Brief - Reproduce all of the material word for word.

*** Provided information

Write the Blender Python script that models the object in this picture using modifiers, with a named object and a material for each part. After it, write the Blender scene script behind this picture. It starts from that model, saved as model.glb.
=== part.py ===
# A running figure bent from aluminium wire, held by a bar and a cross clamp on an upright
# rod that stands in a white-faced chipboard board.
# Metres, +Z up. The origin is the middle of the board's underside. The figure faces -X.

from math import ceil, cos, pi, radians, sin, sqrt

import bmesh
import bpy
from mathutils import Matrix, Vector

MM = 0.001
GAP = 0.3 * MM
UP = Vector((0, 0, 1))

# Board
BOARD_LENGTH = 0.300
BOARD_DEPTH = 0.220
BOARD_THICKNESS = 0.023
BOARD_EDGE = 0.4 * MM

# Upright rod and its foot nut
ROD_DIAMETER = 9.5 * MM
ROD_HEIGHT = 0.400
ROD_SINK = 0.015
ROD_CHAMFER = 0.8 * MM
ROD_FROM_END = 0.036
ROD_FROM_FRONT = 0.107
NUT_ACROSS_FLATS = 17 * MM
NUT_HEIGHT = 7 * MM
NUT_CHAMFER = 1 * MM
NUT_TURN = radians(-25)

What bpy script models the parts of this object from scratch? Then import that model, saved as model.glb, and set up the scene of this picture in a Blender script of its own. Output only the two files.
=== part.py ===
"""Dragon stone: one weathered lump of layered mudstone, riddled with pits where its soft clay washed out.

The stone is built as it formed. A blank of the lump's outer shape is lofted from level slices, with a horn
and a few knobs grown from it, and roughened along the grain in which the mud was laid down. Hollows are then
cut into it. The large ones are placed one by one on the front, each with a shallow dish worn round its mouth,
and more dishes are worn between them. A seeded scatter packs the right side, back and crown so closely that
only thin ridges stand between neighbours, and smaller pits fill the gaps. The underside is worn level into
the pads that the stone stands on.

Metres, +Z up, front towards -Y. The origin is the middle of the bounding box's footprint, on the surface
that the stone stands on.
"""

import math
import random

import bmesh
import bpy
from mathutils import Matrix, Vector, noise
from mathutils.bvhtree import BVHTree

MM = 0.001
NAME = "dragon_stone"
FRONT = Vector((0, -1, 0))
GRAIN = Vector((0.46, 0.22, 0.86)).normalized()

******

Answer in full -
Write the Blender Python script that models the object in this picture using modifiers, with a named object and a material for each part. After it, write the Blender scene script behind this picture. It starts from that model, saved as model.glb.
=== part.py ===
# A running figure bent from aluminium wire, held by a bar and a cross clamp on an upright
# rod that stands in a white-faced chipboard board.
# Metres, +Z up. The origin is the middle of the board's underside. The figure faces -X.

from math import ceil, cos, pi, radians, sin, sqrt

import bmesh
import bpy
from mathutils import Matrix, Vector

MM = 0.001
GAP = 0.3 * MM
UP = Vector((0, 0, 1))

# Board
BOARD_LENGTH = 0.300
BOARD_DEPTH = 0.220
BOARD_THICKNESS = 0.023
BOARD_EDGE = 0.4 * MM

# Upright rod and its foot nut
ROD_DIAMETER = 9.5 * MM
ROD_HEIGHT = 0.400
ROD_SINK = 0.015
ROD_CHAMFER = 0.8 * MM
ROD_FROM_END = 0.036
ROD_FROM_FRONT = 0.107
NUT_ACROSS_FLATS = 17 * MM
NUT_HEIGHT = 7 * MM
NUT_CHAMFER = 1 * MM
NUT_TURN = radians(-25)

What bpy script models the parts of this object from scratch? Then import that model, saved as model.glb, and set up the scene of this picture in a Blender script of its own. Output only the two files.
=== part.py ===
"""Dragon stone: one weathered lump of layered mudstone, riddled with pits where its soft clay washed out.

The stone is built as it formed. A blank of the lump's outer shape is lofted from level slices, with a horn
and a few knobs grown from it, and roughened along the grain in which the mud was laid down. Hollows are then
cut into it. The large ones are placed one by one on the front, each with a shallow dish worn round its mouth,
and more dishes are worn between them. A seeded scatter packs the right side, back and crown so closely that
only thin ridges stand between neighbours, and smaller pits fill the gaps. The underside is worn level into
the pads that the stone stands on.

Metres, +Z up, front towards -Y. The origin is the middle of the bounding box's footprint, on the surface
that the stone stands on.
"""

import math
import random

import bmesh
import bpy
from mathutils import Matrix, Vector, noise
from mathutils.bvhtree import BVHTree

MM = 0.001
NAME = "dragon_stone"
FRONT = Vector((0, -1, 0))
GRAIN = Vector((0.46, 0.22, 0.86)).normalized()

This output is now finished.